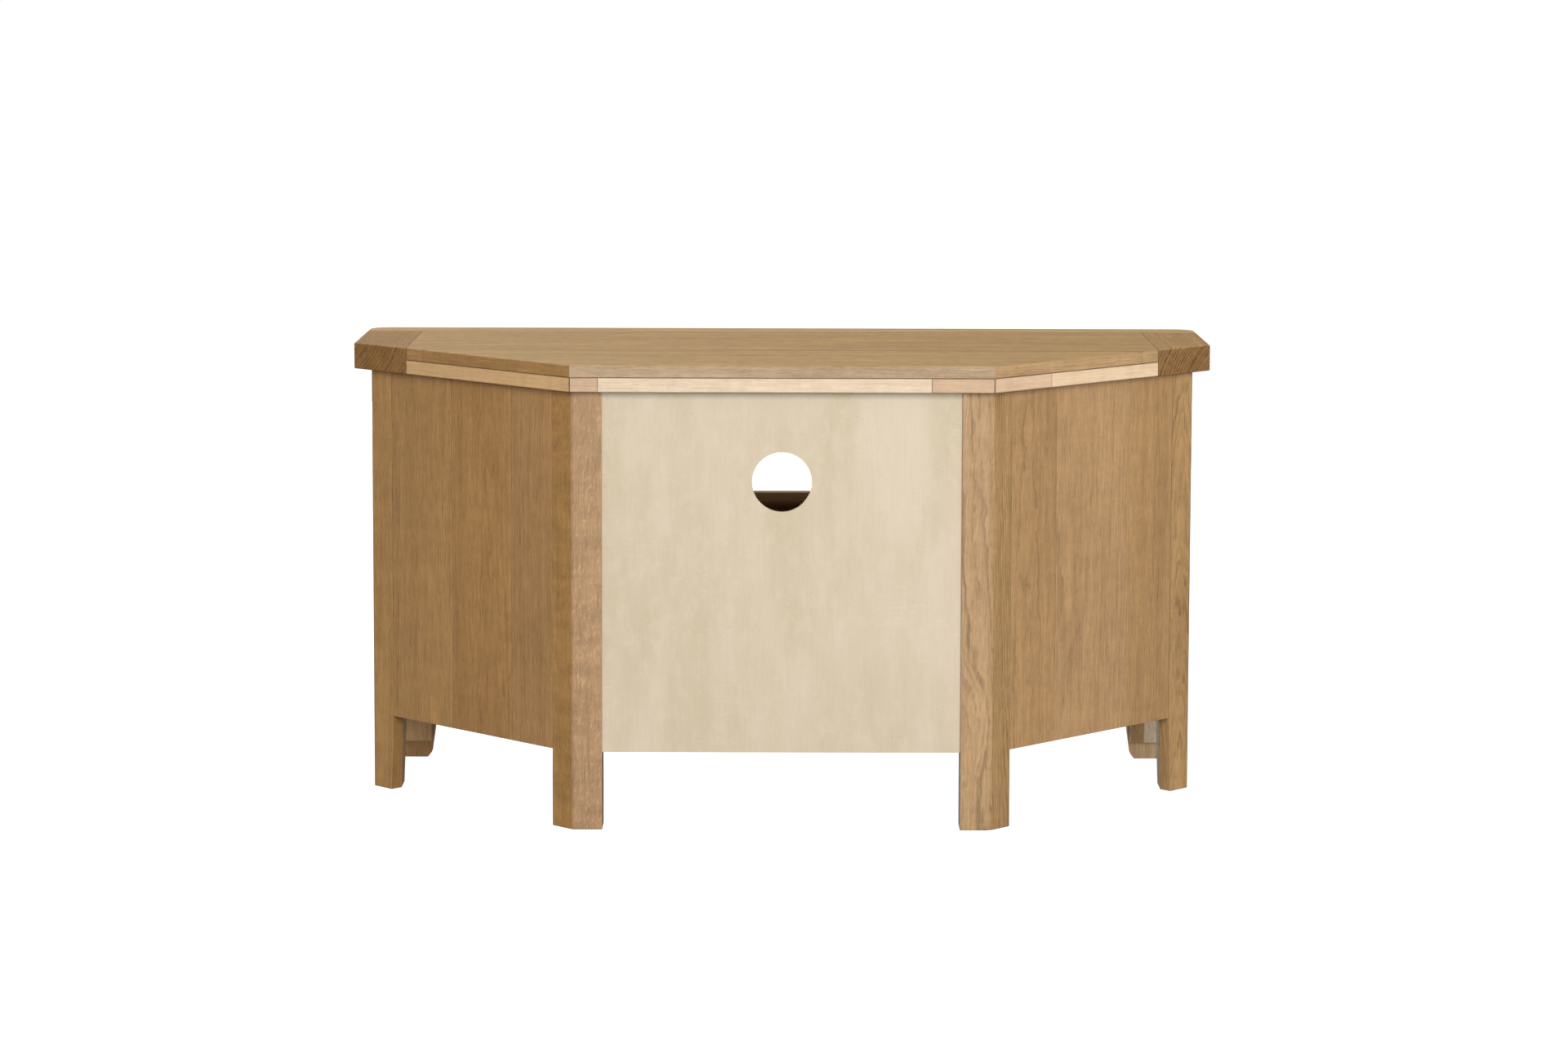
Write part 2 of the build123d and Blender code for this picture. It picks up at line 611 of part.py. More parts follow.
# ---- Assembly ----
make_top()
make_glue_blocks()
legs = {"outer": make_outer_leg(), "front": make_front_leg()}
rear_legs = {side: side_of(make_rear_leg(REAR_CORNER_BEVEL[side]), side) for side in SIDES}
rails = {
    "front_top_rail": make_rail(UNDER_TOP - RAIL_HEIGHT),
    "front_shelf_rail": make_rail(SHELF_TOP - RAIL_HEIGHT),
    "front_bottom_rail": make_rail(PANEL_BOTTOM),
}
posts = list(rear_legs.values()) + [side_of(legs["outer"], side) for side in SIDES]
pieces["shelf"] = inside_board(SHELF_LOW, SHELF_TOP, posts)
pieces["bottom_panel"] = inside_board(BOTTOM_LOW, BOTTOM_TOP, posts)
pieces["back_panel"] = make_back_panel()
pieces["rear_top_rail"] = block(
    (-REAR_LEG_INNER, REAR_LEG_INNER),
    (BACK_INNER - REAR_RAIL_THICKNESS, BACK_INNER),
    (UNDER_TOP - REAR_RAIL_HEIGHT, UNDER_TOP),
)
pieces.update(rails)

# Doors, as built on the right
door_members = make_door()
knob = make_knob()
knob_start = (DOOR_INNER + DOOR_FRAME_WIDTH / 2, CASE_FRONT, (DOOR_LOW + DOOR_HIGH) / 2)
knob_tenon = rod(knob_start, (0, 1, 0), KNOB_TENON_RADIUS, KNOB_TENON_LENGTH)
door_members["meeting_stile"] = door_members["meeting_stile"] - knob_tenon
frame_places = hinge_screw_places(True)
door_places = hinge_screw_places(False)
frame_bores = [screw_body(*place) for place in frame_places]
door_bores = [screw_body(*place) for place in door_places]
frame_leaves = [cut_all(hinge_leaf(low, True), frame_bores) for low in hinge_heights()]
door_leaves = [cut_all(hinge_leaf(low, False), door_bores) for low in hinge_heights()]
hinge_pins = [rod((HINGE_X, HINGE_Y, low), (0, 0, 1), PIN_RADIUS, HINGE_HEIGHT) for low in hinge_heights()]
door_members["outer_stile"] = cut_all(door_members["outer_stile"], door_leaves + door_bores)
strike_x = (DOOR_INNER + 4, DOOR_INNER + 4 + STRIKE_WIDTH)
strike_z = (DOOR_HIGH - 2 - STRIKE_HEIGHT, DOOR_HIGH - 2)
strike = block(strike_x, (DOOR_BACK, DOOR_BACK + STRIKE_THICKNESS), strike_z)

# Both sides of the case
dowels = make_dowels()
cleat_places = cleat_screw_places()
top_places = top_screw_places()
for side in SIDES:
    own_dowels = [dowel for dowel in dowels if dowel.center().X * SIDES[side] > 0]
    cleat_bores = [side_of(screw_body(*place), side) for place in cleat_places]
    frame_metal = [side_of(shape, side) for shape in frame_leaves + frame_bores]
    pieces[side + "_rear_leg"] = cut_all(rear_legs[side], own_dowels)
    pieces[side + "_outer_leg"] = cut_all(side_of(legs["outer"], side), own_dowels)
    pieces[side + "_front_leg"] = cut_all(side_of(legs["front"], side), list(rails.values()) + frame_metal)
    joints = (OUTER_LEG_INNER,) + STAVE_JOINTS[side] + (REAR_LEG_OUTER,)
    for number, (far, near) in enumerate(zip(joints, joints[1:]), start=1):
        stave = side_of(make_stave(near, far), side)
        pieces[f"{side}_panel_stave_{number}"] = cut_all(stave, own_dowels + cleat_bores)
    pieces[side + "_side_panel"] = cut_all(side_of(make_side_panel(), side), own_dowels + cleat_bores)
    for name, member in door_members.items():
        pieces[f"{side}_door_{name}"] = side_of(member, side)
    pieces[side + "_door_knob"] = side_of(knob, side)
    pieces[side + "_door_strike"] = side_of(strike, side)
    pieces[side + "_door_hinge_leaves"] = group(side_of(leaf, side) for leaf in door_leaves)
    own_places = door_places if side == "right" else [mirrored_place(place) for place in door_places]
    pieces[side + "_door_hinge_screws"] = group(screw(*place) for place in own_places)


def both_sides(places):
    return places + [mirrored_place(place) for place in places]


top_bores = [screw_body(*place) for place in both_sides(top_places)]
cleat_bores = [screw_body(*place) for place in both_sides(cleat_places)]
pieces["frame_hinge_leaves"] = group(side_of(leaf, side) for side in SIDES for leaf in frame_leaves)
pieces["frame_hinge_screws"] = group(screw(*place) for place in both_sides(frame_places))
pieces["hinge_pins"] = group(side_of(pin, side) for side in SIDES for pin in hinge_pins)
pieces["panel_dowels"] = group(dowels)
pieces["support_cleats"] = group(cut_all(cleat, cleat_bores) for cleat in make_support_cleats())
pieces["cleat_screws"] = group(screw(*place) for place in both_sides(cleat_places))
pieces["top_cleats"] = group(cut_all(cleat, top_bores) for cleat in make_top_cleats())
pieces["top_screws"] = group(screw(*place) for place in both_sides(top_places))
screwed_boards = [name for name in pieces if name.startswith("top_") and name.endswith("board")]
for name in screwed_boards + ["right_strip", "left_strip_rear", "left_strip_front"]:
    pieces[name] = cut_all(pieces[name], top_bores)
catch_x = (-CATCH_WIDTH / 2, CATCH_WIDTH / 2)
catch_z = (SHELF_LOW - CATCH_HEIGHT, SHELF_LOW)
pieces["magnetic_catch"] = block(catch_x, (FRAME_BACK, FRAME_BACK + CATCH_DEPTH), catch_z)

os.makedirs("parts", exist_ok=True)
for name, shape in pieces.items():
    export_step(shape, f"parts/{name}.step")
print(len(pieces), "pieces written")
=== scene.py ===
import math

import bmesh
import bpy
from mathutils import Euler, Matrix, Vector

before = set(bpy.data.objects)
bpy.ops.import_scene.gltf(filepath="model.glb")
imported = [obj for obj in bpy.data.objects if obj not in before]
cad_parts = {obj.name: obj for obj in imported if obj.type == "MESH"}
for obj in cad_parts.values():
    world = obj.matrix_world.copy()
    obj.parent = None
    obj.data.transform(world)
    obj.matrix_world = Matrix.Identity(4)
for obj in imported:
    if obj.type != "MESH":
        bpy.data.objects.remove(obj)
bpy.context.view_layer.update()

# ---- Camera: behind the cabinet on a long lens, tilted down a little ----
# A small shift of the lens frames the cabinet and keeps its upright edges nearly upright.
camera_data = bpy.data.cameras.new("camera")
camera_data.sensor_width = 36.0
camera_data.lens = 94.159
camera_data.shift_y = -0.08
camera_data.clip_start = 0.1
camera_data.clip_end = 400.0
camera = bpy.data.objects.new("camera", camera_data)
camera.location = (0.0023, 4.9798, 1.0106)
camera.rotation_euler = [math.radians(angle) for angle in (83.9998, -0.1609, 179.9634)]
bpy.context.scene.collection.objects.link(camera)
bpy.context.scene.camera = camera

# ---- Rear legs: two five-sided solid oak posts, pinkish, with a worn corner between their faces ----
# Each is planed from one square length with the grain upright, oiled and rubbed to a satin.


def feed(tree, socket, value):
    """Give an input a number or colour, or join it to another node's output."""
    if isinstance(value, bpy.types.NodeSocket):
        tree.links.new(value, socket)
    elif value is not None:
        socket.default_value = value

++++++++

Instructions for the task:
Repeat, word for word, only the lines from the line holding "for name, shape" through the line holding "bpy.data.objects.remove(obj)", with both of those lines included.

Answer to this problem:
for name, shape in pieces.items():
    export_step(shape, f"parts/{name}.step")
print(len(pieces), "pieces written")
=== scene.py ===
import math

import bmesh
import bpy
from mathutils import Euler, Matrix, Vector

before = set(bpy.data.objects)
bpy.ops.import_scene.gltf(filepath="model.glb")
imported = [obj for obj in bpy.data.objects if obj not in before]
cad_parts = {obj.name: obj for obj in imported if obj.type == "MESH"}
for obj in cad_parts.values():
    world = obj.matrix_world.copy()
    obj.parent = None
    obj.data.transform(world)
    obj.matrix_world = Matrix.Identity(4)
for obj in imported:
    if obj.type != "MESH":
        bpy.data.objects.remove(obj)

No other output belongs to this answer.